Directed by Mary Dauterman
Runtime 78 Mins
After the sudden death of her best friend and roommate, Anna (Grace Glowicki) begins coughing up hairballs, knocking glasses off of countertops, eating tins of cat food, and growing hair out of a bite wound left by her runaway cat, Booger. Needless to say, she is not going through the usual five stages of grief. Booger, Mary Dauterman’s debut feature, is a masterfully transformative exploration of the mourning process in which sharply cringe comedic touches, gross-out eccentricities, and powerfully lucid depictions of dealing with loss are all wrapped up in a charmingly sincere and surreal package. Predominantly anchored by Glowicki’s performance and Dauterman’s affective filmmaking, which firmly situates the viewer in Anna’s transmogrifying point of view, the film also astutely captures that ephemeral yet relatable mood of feeling rudderless in your 30s. Impressively, even as the film spreads itself between the disparate genres of melodrama, cringe comedy, and body horror, Booger still manages to be heartfelt in its character study. Glowicki offers a bold yet nuanced portrayal of Anna that oscillates between animalistic embodiment and subtle betrayals of inner turmoil not yet put to words. Plus, Dauterman has cracked the code on how to use the notorious meme song “Escape (The Piña Colada Song)” as a thematically genuine and narratively integral needle drop.

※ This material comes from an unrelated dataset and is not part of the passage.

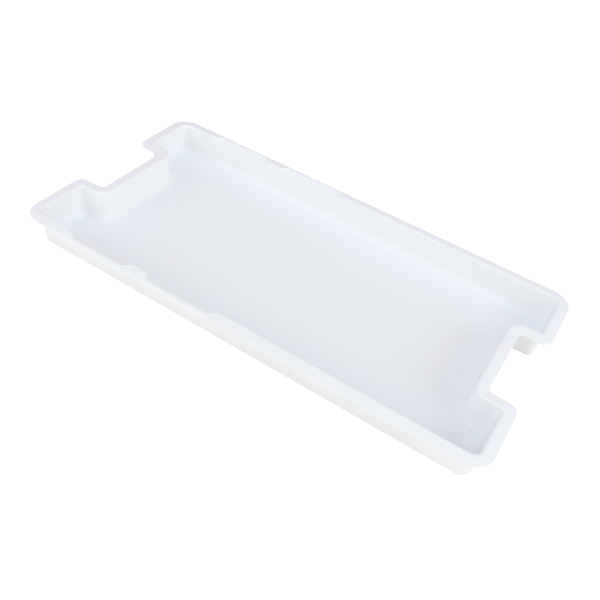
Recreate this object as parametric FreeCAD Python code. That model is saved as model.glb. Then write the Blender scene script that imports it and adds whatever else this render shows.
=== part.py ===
"""Shallow darkroom developing tray with a hand notch in each end.

The tray is one injection moulding: a rectangular basin, a hand notch in the
middle of each short end that the walls follow, and a flange all round that
stands square to the leaning walls, so it dips a little towards its edge.

Frame: millimetres.  +X runs along the tray, +Y across it and +Z up.
The origin is under the middle of the tray, on the surface it rests on.
"""
import FreeCAD, Part

import math
import os

Vector = FreeCAD.Vector

# ---- driving dimensions -------------------------------------------------

RIM_LENGTH = 468.0          # over the flange
RIM_WIDTH = 240.0
HEIGHT = 33.0               # resting face to the rim crest, before it is rounded
THICKNESS = 2.5             # wall, floor and flange
DRAFT_DEG = 4.0             # lean of every wall, opening upwards

FLANGE_WIDTH = 11.2         # flange edge to the basin's inner wall
FLANGE_DIP = 1.2            # fall from the crest to the flange edge
FLANGE_CORNER_R = 19.5      # four outer corners, seen from above
FLANGE_TIP_R = 9.5          # corners of the flange beside each notch
FLANGE_ROOT_R = 4.2         # corners at the bottom of each notch
RIM_ROLL_R = 2.4            # rounding from the flange into the basin
EDGE_R = 0.5                # broken edge round the outside of the flange

NOTCH_DEPTH = 28.0          # how far each hand notch reaches in
NOTCH_WIDTH = 84.0          # between the flange edges

BASIN_CORNER_R = 8.5        # vertical corners inside the basin, at the rim
BASIN_TIP_R = 3.0           # basin corners beside each notch, at the rim
BASIN_ROOT_R = 14.0         # corners of the notch walls that stand in the basin
FLOOR_CORNER_R = 12.0       # the same corners where they reach the floor
FLOOR_TIP_R = 9.0
BASE_FILLET_R = 8.0         # inside, wall into floor
HEEL_R = 2.0                # outside, wall into base

PANEL_LENGTH = 353.0        # flat, slightly raised middle of the floor
PANEL_WIDTH = 171.0
PANEL_CORNER_R = 11.0
PANEL_RISE = 0.6
PANEL_SLOPE = 6.0           # width of the band that falls away round it

# Rebates in the inner edge of the flange, two along each long side, towards
# the -X end.  Each slopes down from a narrow strip left along the flange edge
# to the basin wall.  The four places along X are: where it starts at the wall,
# where it starts at the strip, where it ends at the strip and at the wall.
REBATES = (
    (-185.5, -170.5, -117.0, -107.5),
    (-94.6, -86.6, -24.2, -14.6),
)
REBATE_STRIP = 3.2          # width of flange left outside a rebate
REBATE_DEPTH = 3.0          # at the wall, below the flange edge
REBATE_BACKING = 5.0        # thicker rim under a rebate, below the flange edge

# ---- worked-out sizes ---------------------------------------------------

LEAN = math.tan(math.radians(DRAFT_DEG))
FLOOR_TOP = THICKNESS
EDGE_TOP = HEIGHT - FLANGE_DIP                  # top of the flange at its edge
OUTER_WALL_INSET = FLANGE_WIDTH - THICKNESS     # flange edge to the outer wall
SIDE_Y = RIM_WIDTH / 2


def outline(inset, z, corner_r, tip_r, root_r):
    """Closed wire of the tray's plan, moved in from the flange edge by inset."""
    end_x = RIM_LENGTH / 2 - inset
    side_y = RIM_WIDTH / 2 - inset
    notch_x = end_x - NOTCH_DEPTH
    notch_y = NOTCH_WIDTH / 2 + inset
    quarter = [
        (end_x, side_y, corner_r),
        (end_x, notch_y, tip_r),
        (notch_x, notch_y, root_r),
    ]
    plan = list(quarter)
    plan += [(x, -y, r) for x, y, r in reversed(quarter)]
    plan += [(-x, -y, r) for x, y, r in quarter]
    plan += [(-x, y, r) for x, y, r in reversed(quarter)]
    return rounded_wire([(Vector(x, y, z), r) for x, y, r in plan])


def flange_outline(z):
    """Plan of the flange edge at height z."""
    return outline(0, z, FLANGE_CORNER_R, FLANGE_TIP_R, FLANGE_ROOT_R)


def basin_outline(inset, z):
    """Plan of the basin's inner wall near the rim, at height z."""
    return outline(inset, z, BASIN_CORNER_R, BASIN_TIP_R, BASIN_ROOT_R)


def floor_outline(inset, z):
    """Plan of the basin's inner wall at the floor, where its corners are rounder."""
    return outline(inset, z, FLOOR_CORNER_R, FLOOR_TIP_R, BASIN_ROOT_R)


def rounded_wire(corners):
    """Wire through the corners, each rounded to its own radius."""
    arcs = []
    for index, (here, radius) in enumerate(corners):
        before = (corners[index - 1][0] - here).normalize()
        after = (corners[(index + 1) % len(corners)][0] - here).normalize()
        half = before.getAngle(after) / 2
        reach = radius / math.tan(half)
        towards_centre = (before + after).normalize()
        middle = here + towards_centre * (radius / math.sin(half) - radius)
        arcs.append((here + before * reach, middle, here + after * reach))
    edges = []
    for index, (start, middle, end) in enumerate(arcs):
        next_start = arcs[(index + 1) % len(arcs)][0]
        edges.append(Part.Arc(start, middle, end).toShape())
        edges.append(Part.LineSegment(end, next_start).toShape())
    return Part.Wire(edges)


def prism(wire, height):
    """Solid straight up from a flat wire."""
    return Part.Face(wire).extrude(Vector(0, 0, height))


def taper(low_wire, high_wire):
    """Solid between two flat wires with straight sides."""
    return Part.makeLoft([low_wire, high_wire], True, True)


def polyhedron(faces):
    """Solid with the given flat faces."""
    sheets = [Part.Face(Part.makePolygon(list(face) + [face[0]])) for face in faces]
    solid = Part.Solid(Part.Shell(sheets))
    if solid.Volume < 0:
        solid.reverse()
    return solid


def fillet_level(solid, z, radius):
    """Fillet every edge of a solid that lies flat at height z."""
    tolerance = 1e-4
    edges = [edge for edge in solid.Edges
             if abs(edge.BoundBox.ZMin - z) < tolerance
             and abs(edge.BoundBox.ZMax - z) < tolerance]
    return solid.makeFillet(radius, edges)


def outer_body():
    """The outside of the walls and base as one block, heel rounded."""
    radii = (BASIN_CORNER_R + THICKNESS, BASIN_TIP_R + THICKNESS, BASIN_ROOT_R - THICKNESS)
    top_z = HEIGHT - THICKNESS
    low = outline(OUTER_WALL_INSET + LEAN * HEIGHT, 0, *radii)
    high = outline(OUTER_WALL_INSET + LEAN * THICKNESS, top_z, *radii)
    return fillet_level(taper(low, high), 0.0, HEEL_R)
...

Directed by Sam H. Freeman and Ng Choon Ping
Runtime 99 Mins
Taut and intense, Sam Freeman and Ng Choon Ping’s Femme functions as a revealing revenge thriller crossed with a bristly queer romance — one where the filmmakers have perfected a formula for how to keep the audience on edge, waiting for the other shoe to drop. Involving a rapidly escalating revenge plot over a hate crime that intimately explores the relationship between a drag artist, Jules (Nathan Stewart-Jarrett), and their stereotypically boorish attacker, Preston (George McKay), the film deftly uses its tight runtime and thrifty sense of pacing to embroil you completely in this nerve-racking and uncomfortable descent into the perils of performing identities. Femme excels in economic storytelling and situating you fully into the thorny complexities of the central relationship. But the cleanliness in which it touches on the social performance for one’s masculinity and sexuality while remaining silent or uninterested in exploring a racial dimension to the conflict remains a curious omission. Even so, when the directors hook you in with their visceral yet grounded direction, their unrelenting ability to ratchet up the tension, and their psychological twists to the revenge plot, it’s near impossible not to see the film through to the end.
Baby Assassins 2 Babies
Directed Yugo Sakamoto
Runtime 103 Mins
Returning to the surprise hit that was his John Wick-esque, hyper-stylized action satire about laboring under the idleness of the gig economy, Yugo Sakamoto has returned to the Baby Assassins franchise with the same layer of social commentary but in a much less stylish and thrilling package. Now, fresh out of high school and thrust into the professional world of hired killers, layabouts Mahiro and Chisato (Ayaori Izawa and Akari Takaishi) have found themselves suspended from the assassin’s guild due to failing to pay off membership dues and have re-entered the workforce of menial, part-time labor once more.
Parallel to their descent, an up-and-coming duo of wannabe assassins on the rise pulling jobs outside of the guild’s jurisdiction (Tatsuomi Hamada and Joey Iwanaga) are on a mission to take them out in order to take their spot in the pecking order. The elements are present for an excitable angle of these new rivals challenging our heroines at their lowest moment, but Baby Assassins 2 meanders through its runtime with loquacious gags and delightfully frenetic action scenes that are few and far between.
There is a palpable lack of tension throughout what barely registers as the film’s plot and the challenging rival assassins are only reoriented to the forefront after a string of running gags that stifle the humor through repetition. Rather than a true sequel to a film that represented a fresh, kawaii take on the burgeoning, stylish action cinema of the late 2010s, Baby Assassins 2 comes off feeling like a side mission or as downloadable content, an attachment to the first that cannot stand alone on its own merits.